■ PROBLEM DETAILS ■
Repeat the whole listing below, word for word.

■ RECORDED DATA ■
# # # # # # #
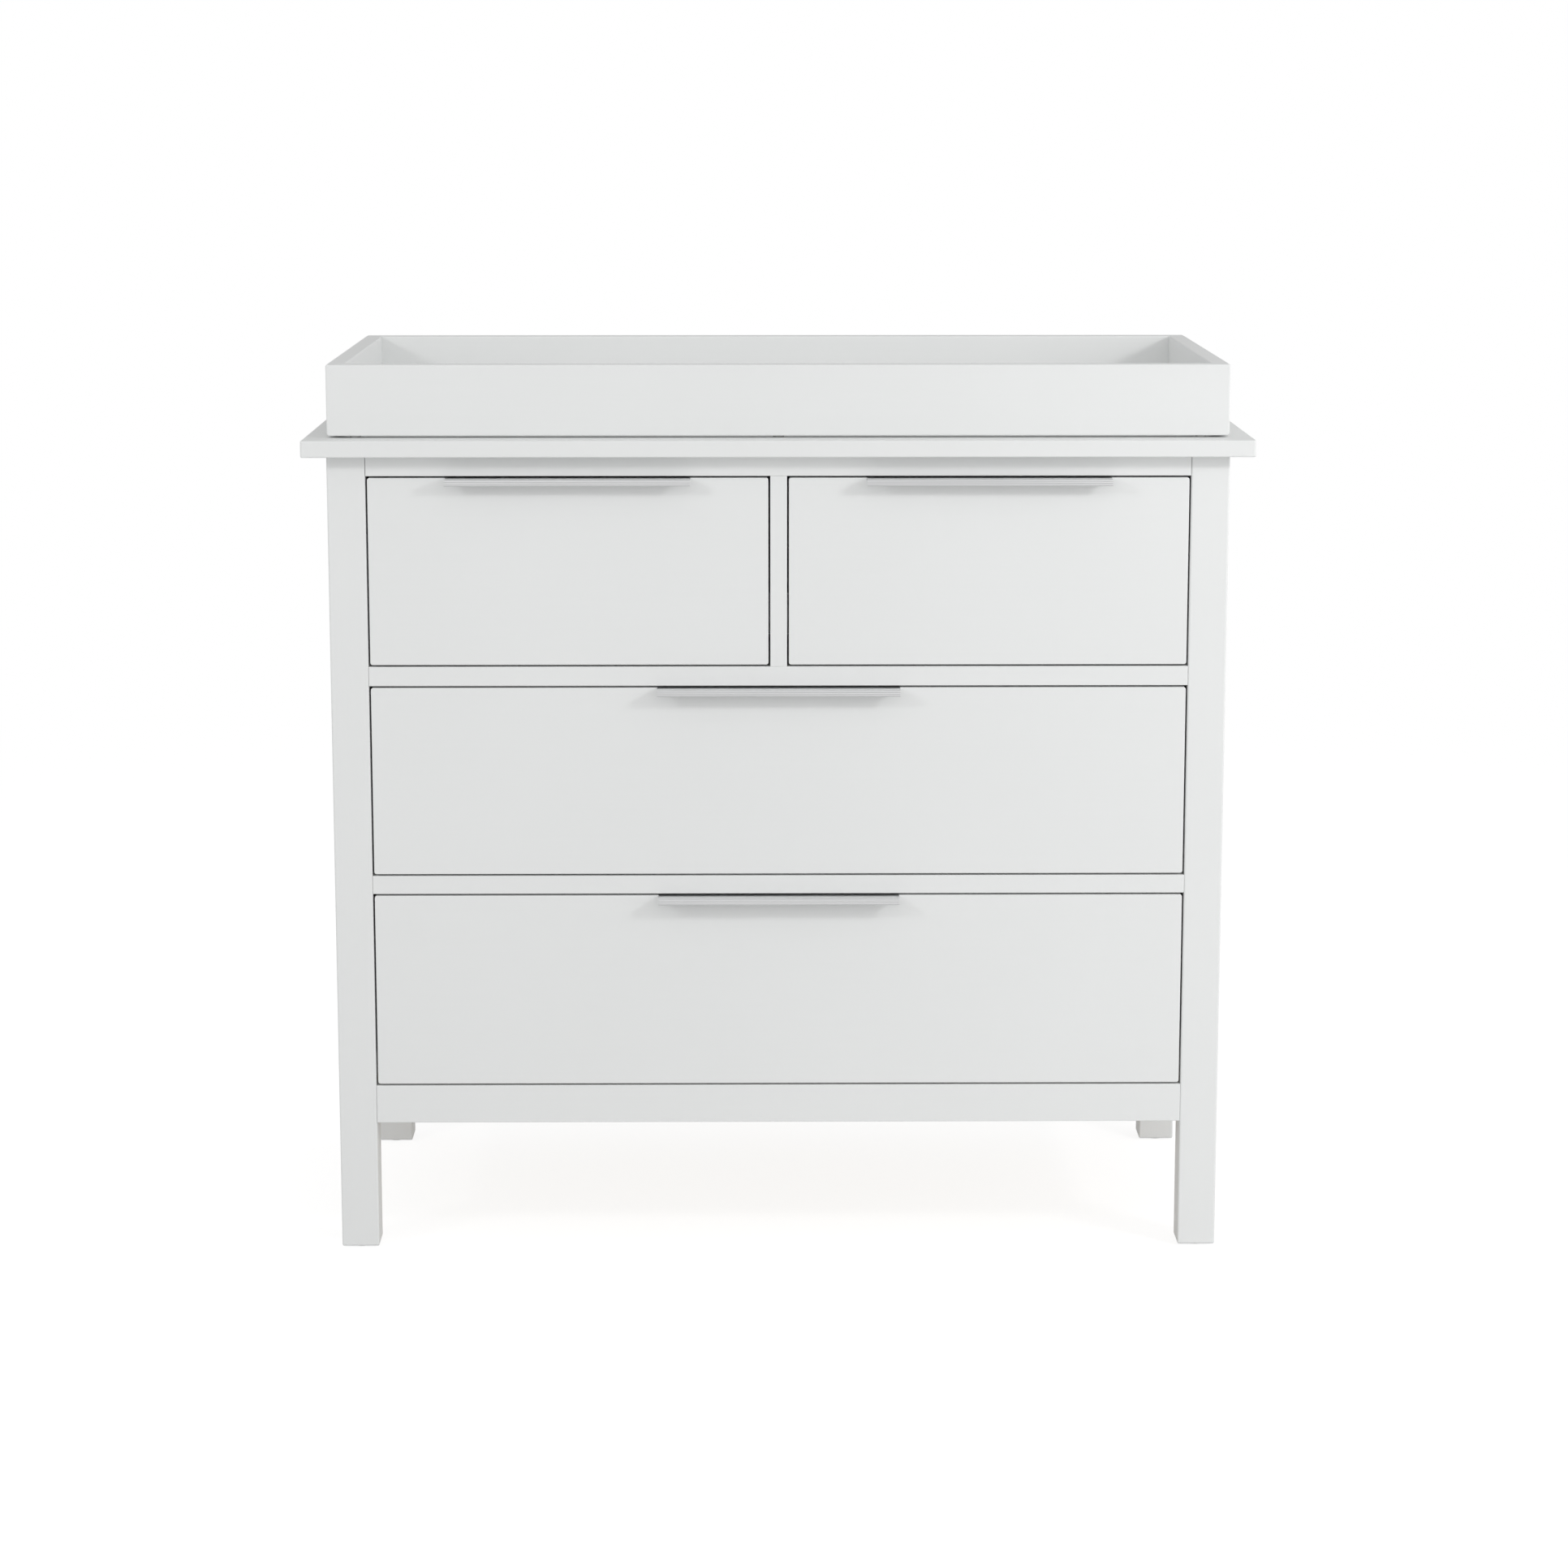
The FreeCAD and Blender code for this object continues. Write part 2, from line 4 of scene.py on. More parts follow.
import bpy
import numpy as np
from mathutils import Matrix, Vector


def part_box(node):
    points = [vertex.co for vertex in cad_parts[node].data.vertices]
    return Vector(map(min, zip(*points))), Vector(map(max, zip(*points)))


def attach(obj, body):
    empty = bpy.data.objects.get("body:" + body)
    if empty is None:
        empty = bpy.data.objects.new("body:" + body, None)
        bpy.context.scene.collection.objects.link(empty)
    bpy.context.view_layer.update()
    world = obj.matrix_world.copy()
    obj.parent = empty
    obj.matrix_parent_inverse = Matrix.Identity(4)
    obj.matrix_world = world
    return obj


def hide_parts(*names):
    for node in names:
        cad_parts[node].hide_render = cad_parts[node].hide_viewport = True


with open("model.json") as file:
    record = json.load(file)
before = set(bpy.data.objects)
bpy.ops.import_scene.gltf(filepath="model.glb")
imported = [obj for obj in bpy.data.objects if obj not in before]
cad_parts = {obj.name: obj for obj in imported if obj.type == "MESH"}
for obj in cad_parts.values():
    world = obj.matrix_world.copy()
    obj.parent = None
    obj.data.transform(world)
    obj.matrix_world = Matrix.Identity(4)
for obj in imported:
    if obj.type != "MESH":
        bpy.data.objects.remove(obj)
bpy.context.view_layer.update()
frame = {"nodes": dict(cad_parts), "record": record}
bodies = frame["record"]["behaviour"]["bodies"]
bodyOf = {node: body for body, members in bodies.items() for node in members}
drawerNames = ["upper_left_drawer", "upper_right_drawer", "middle_drawer", "lower_drawer"]
legNodes = ["front_left_leg", "front_right_leg", "rear_left_leg", "rear_right_leg"]
millimetre = 0.001
print("frame loaded:", len(frame["nodes"]), "nodes")


class Signal:
    # a node's output; arithmetic on it adds Math nodes to its tree
    def __init__(self, nodes, socket):
        self.nodes = nodes
        self.socket = socket

    def combine(self, operation, first, second):
        return self.nodes.make("ShaderNodeMath", {"operation": operation}, {0: first, 1: second})

    def __add__(self, other):
        return self.combine("ADD", self, other)

    def __sub__(self, other):
        return self.combine("SUBTRACT", self, other)

    def __mul__(self, other):
        return self.combine("MULTIPLY", self, other)

    def __rsub__(self, other):
        return self.combine("SUBTRACT", other, self)

    __radd__ = __add__
    __rmul__ = __mul__


class Nodes:
    # a node tree, and the one way in which nodes are added to it
    def __init__(self, tree):
        self.tree = tree

    def make(self, kind, settings=None, inputs=None, output=0):
        node = self.tree.nodes.new(kind)
        for key, value in (settings or {}).items():
            if key == "stops":
                elements = node.color_ramp.elements
                while len(elements) < len(value):
                    elements.new(0.5)
                for element, (position, colour) in zip(elements, value):
                    element.position = position
                    element.color = (*colour, 1)
            else:
                setattr(node, key, value)
        for key, value in (inputs or {}).items():
            if isinstance(value, Signal):
                self.link(value, node.inputs[key])
            else:
                node.inputs[key].default_value = value
        return Signal(self, node.outputs[output])

    def link(self, signal, socket):
        self.tree.links.new(signal.socket, socket)


class Look(Nodes):
    # one material: a Principled shader, its constants and the patterns that feed it
    fed = {"colour": "Base Color", "roughness": "Roughness", "normal": "Normal", "glow": "Emission Color"}

    def __init__(self, name, constants):
        self.material = bpy.data.materials.new(name)
        self.material.use_nodes = True
        super().__init__(self.material.node_tree)
        self.shader = self.tree.nodes["Principled BSDF"]
        for socket, value in constants.items():
            self.shader.inputs[socket].default_value = value
        self.place = self.make("ShaderNodeTexCoord", output="Object")

    def feed(self, **signals):
        for key, signal in signals.items():
            self.link(signal, self.shader.inputs[self.fed[key]])
        return self.material

    def stretched(self, axis, along, across):
        # object coordinates, scaled so that noise is drawn out along one axis
        scale = [across] * 3
        scale["xyz".index(axis)] = along
        return self.make("ShaderNodeMapping", {}, {"Vector": self.place, "Scale": scale})

    def noise(self, vector, scale, detail=2.0, roughness=0.5):
        inputs = {"Vector": vector, "Scale": scale, "Detail": detail, "Roughness": roughness}
        return self.make("ShaderNodeTexNoise", {}, inputs)

    def ramp(self, factor, stops):
        return self.make("ShaderNodeValToRGB", {"stops": stops}, {"Fac": factor})

    def bump(self, height, distance, strength=1.0):
        inputs = {"Height": height, "Distance": distance, "Strength": strength}
        return self.make("ShaderNodeBump", {}, inputs)


# In the finishes, sizes are waves per metre and depths are metres.
lacquer = {
    "light": (0.806, 0.816, 0.812),
    "dark": (0.792, 0.802, 0.798),
    "roughness": 0.46,
    "cloudRoughness": 0.08,    # how much the roughness drifts, and how much it follows the grain
    "grainRoughness": 0.06,
    "cloudSize": 2.6,
    "grainSize": (7.0, 420.0),    # the wood's pores under the paint, along and across the grain
    "grainDepth": 0.000020,
    "peelSize": 650.0,    # ripples of the sprayed lacquer
    "peelDepth": 0.000012,
}


def whiteLacquer(axis):
    look = Look("whiteLacquer" + axis.upper(), {"IOR": 1.46})
    cloud = look.noise(look.place, lacquer["cloudSize"], 3.0)
    grain = look.noise(look.stretched(axis, *lacquer["grainSize"]), 1.0, 3.0, 0.6)
    peel = look.noise(look.place, lacquer["peelSize"], 1.0)
    tone = cloud * 0.75 + grain * 0.25
    colour = look.ramp(tone, [(0.35, lacquer["dark"]), (0.65, lacquer["light"])])
    drift = lacquer["cloudRoughness"] * (cloud - 0.5) + lacquer["grainRoughness"] * (grain - 0.5)
    height = grain * lacquer["grainDepth"] + peel * lacquer["peelDepth"]
    return look.feed(colour=colour, roughness=lacquer["roughness"] + drift, normal=look.bump(height, 1.0))


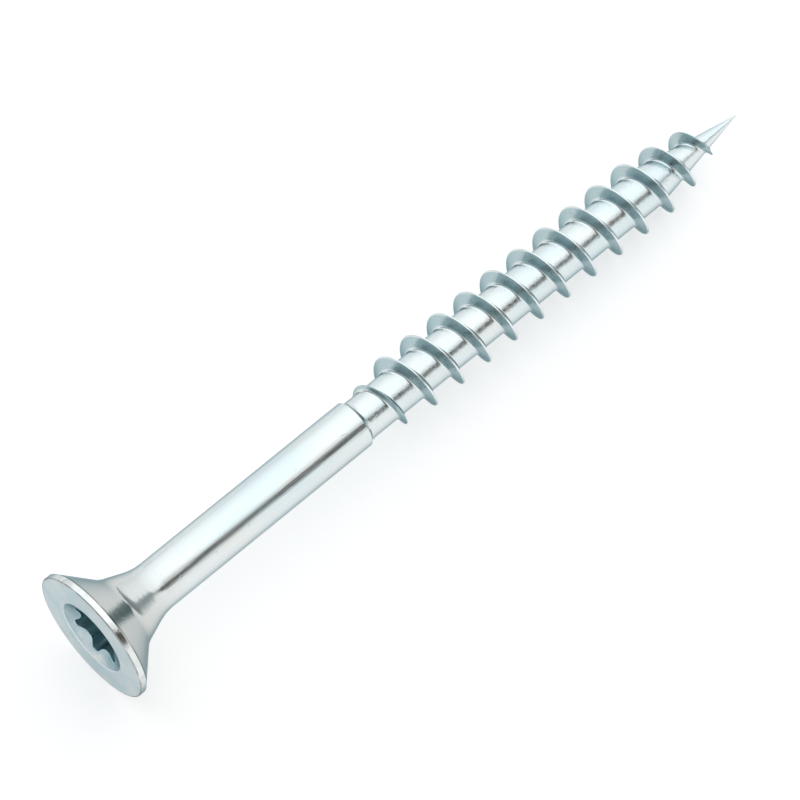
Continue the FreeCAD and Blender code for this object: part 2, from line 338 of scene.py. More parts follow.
# # # # # # #
■ EXERCISE RESPONSE ■
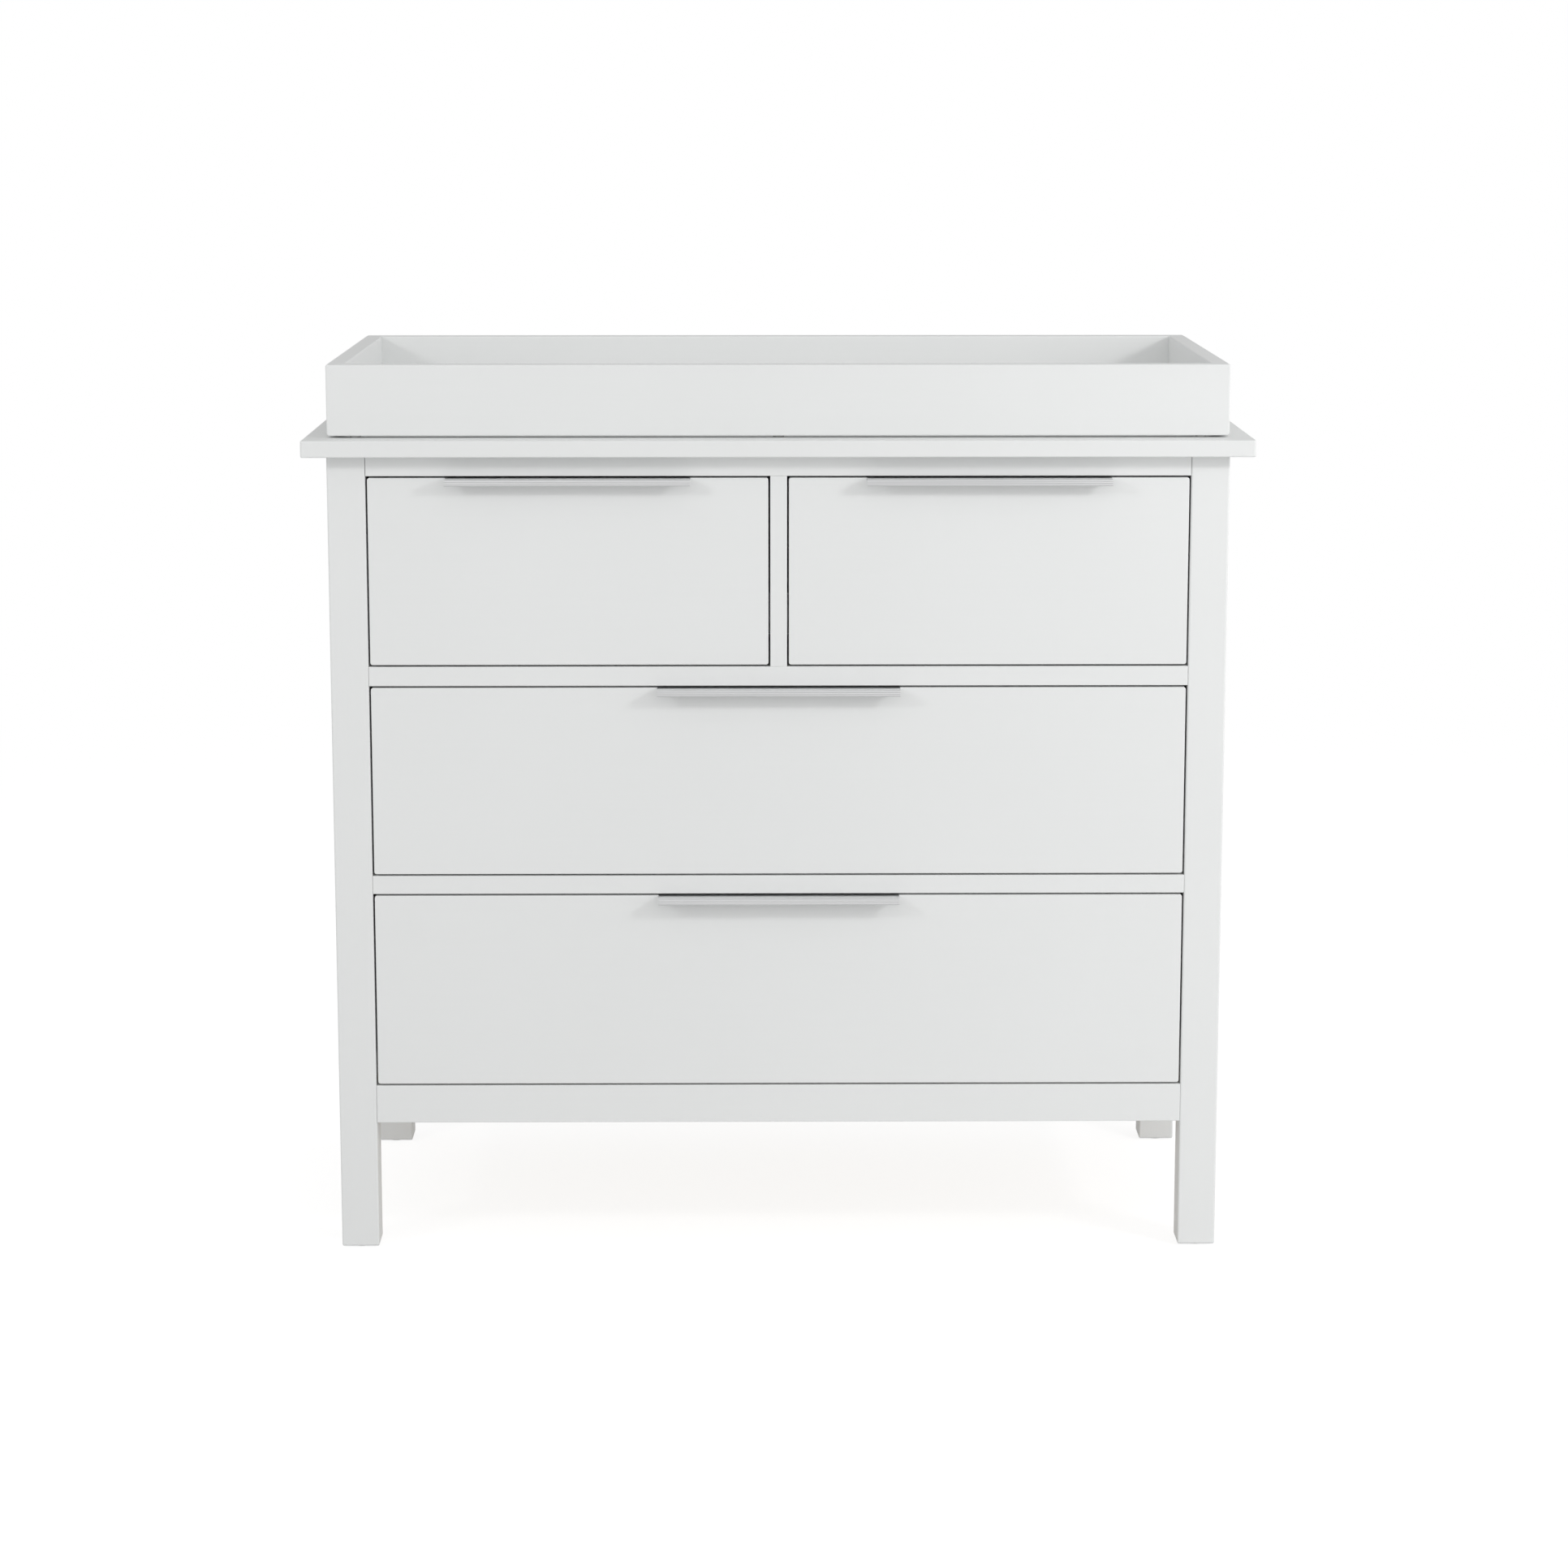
The FreeCAD and Blender code for this object continues. Write part 2, from line 4 of scene.py on. More parts follow.
import bpy
import numpy as np
from mathutils import Matrix, Vector


def part_box(node):
    points = [vertex.co for vertex in cad_parts[node].data.vertices]
    return Vector(map(min, zip(*points))), Vector(map(max, zip(*points)))


def attach(obj, body):
    empty = bpy.data.objects.get("body:" + body)
    if empty is None:
        empty = bpy.data.objects.new("body:" + body, None)
        bpy.context.scene.collection.objects.link(empty)
    bpy.context.view_layer.update()
    world = obj.matrix_world.copy()
    obj.parent = empty
    obj.matrix_parent_inverse = Matrix.Identity(4)
    obj.matrix_world = world
    return obj


def hide_parts(*names):
    for node in names:
        cad_parts[node].hide_render = cad_parts[node].hide_viewport = True


with open("model.json") as file:
    record = json.load(file)
before = set(bpy.data.objects)
bpy.ops.import_scene.gltf(filepath="model.glb")
imported = [obj for obj in bpy.data.objects if obj not in before]
cad_parts = {obj.name: obj for obj in imported if obj.type == "MESH"}
for obj in cad_parts.values():
    world = obj.matrix_world.copy()
    obj.parent = None
    obj.data.transform(world)
    obj.matrix_world = Matrix.Identity(4)
for obj in imported:
    if obj.type != "MESH":
        bpy.data.objects.remove(obj)
bpy.context.view_layer.update()
frame = {"nodes": dict(cad_parts), "record": record}
bodies = frame["record"]["behaviour"]["bodies"]
bodyOf = {node: body for body, members in bodies.items() for node in members}
drawerNames = ["upper_left_drawer", "upper_right_drawer", "middle_drawer", "lower_drawer"]
legNodes = ["front_left_leg", "front_right_leg", "rear_left_leg", "rear_right_leg"]
millimetre = 0.001
print("frame loaded:", len(frame["nodes"]), "nodes")


class Signal:
    # a node's output; arithmetic on it adds Math nodes to its tree
    def __init__(self, nodes, socket):
        self.nodes = nodes
        self.socket = socket

    def combine(self, operation, first, second):
        return self.nodes.make("ShaderNodeMath", {"operation": operation}, {0: first, 1: second})

    def __add__(self, other):
        return self.combine("ADD", self, other)

    def __sub__(self, other):
        return self.combine("SUBTRACT", self, other)

    def __mul__(self, other):
        return self.combine("MULTIPLY", self, other)

    def __rsub__(self, other):
        return self.combine("SUBTRACT", other, self)

    __radd__ = __add__
    __rmul__ = __mul__


class Nodes:
    # a node tree, and the one way in which nodes are added to it
    def __init__(self, tree):
        self.tree = tree

    def make(self, kind, settings=None, inputs=None, output=0):
        node = self.tree.nodes.new(kind)
        for key, value in (settings or {}).items():
            if key == "stops":
                elements = node.color_ramp.elements
                while len(elements) < len(value):
                    elements.new(0.5)
                for element, (position, colour) in zip(elements, value):
                    element.position = position
                    element.color = (*colour, 1)
            else:
                setattr(node, key, value)
        for key, value in (inputs or {}).items():
            if isinstance(value, Signal):
                self.link(value, node.inputs[key])
            else:
                node.inputs[key].default_value = value
        return Signal(self, node.outputs[output])

    def link(self, signal, socket):
        self.tree.links.new(signal.socket, socket)


class Look(Nodes):
    # one material: a Principled shader, its constants and the patterns that feed it
    fed = {"colour": "Base Color", "roughness": "Roughness", "normal": "Normal", "glow": "Emission Color"}

    def __init__(self, name, constants):
        self.material = bpy.data.materials.new(name)
        self.material.use_nodes = True
        super().__init__(self.material.node_tree)
        self.shader = self.tree.nodes["Principled BSDF"]
        for socket, value in constants.items():
            self.shader.inputs[socket].default_value = value
        self.place = self.make("ShaderNodeTexCoord", output="Object")

    def feed(self, **signals):
        for key, signal in signals.items():
            self.link(signal, self.shader.inputs[self.fed[key]])
        return self.material

    def stretched(self, axis, along, across):
        # object coordinates, scaled so that noise is drawn out along one axis
        scale = [across] * 3
        scale["xyz".index(axis)] = along
        return self.make("ShaderNodeMapping", {}, {"Vector": self.place, "Scale": scale})

    def noise(self, vector, scale, detail=2.0, roughness=0.5):
        inputs = {"Vector": vector, "Scale": scale, "Detail": detail, "Roughness": roughness}
        return self.make("ShaderNodeTexNoise", {}, inputs)

    def ramp(self, factor, stops):
        return self.make("ShaderNodeValToRGB", {"stops": stops}, {"Fac": factor})

    def bump(self, height, distance, strength=1.0):
        inputs = {"Height": height, "Distance": distance, "Strength": strength}
        return self.make("ShaderNodeBump", {}, inputs)


# In the finishes, sizes are waves per metre and depths are metres.
lacquer = {
    "light": (0.806, 0.816, 0.812),
    "dark": (0.792, 0.802, 0.798),
    "roughness": 0.46,
    "cloudRoughness": 0.08,    # how much the roughness drifts, and how much it follows the grain
    "grainRoughness": 0.06,
    "cloudSize": 2.6,
    "grainSize": (7.0, 420.0),    # the wood's pores under the paint, along and across the grain
    "grainDepth": 0.000020,
    "peelSize": 650.0,    # ripples of the sprayed lacquer
    "peelDepth": 0.000012,
}


def whiteLacquer(axis):
    look = Look("whiteLacquer" + axis.upper(), {"IOR": 1.46})
    cloud = look.noise(look.place, lacquer["cloudSize"], 3.0)
    grain = look.noise(look.stretched(axis, *lacquer["grainSize"]), 1.0, 3.0, 0.6)
    peel = look.noise(look.place, lacquer["peelSize"], 1.0)
    tone = cloud * 0.75 + grain * 0.25
    colour = look.ramp(tone, [(0.35, lacquer["dark"]), (0.65, lacquer["light"])])
    drift = lacquer["cloudRoughness"] * (cloud - 0.5) + lacquer["grainRoughness"] * (grain - 0.5)
    height = grain * lacquer["grainDepth"] + peel * lacquer["peelDepth"]
    return look.feed(colour=colour, roughness=lacquer["roughness"] + drift, normal=look.bump(height, 1.0))


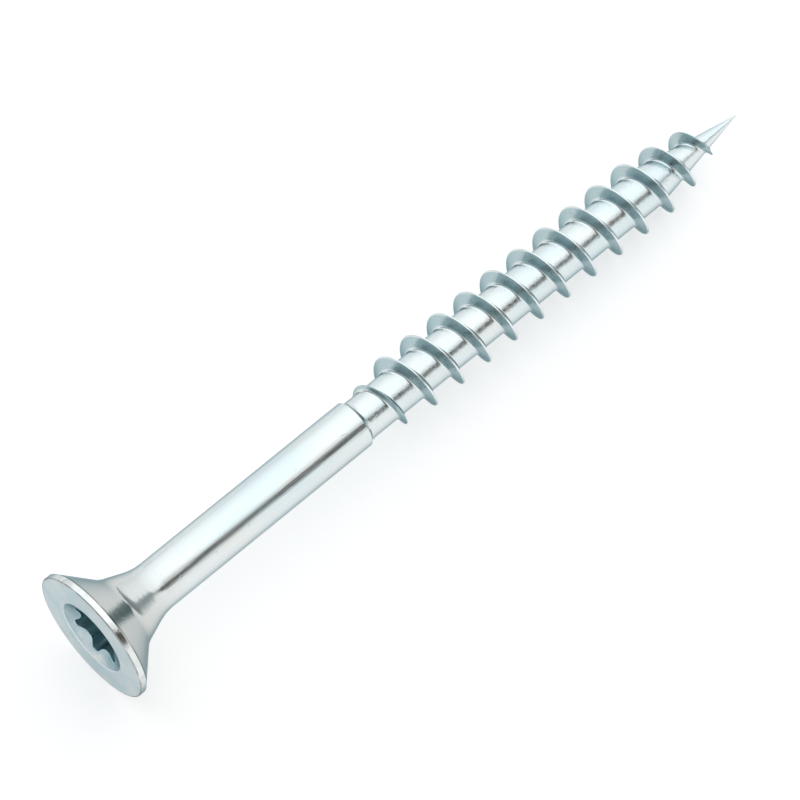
Continue the FreeCAD and Blender code for this object: part 2, from line 338 of scene.py. More parts follow.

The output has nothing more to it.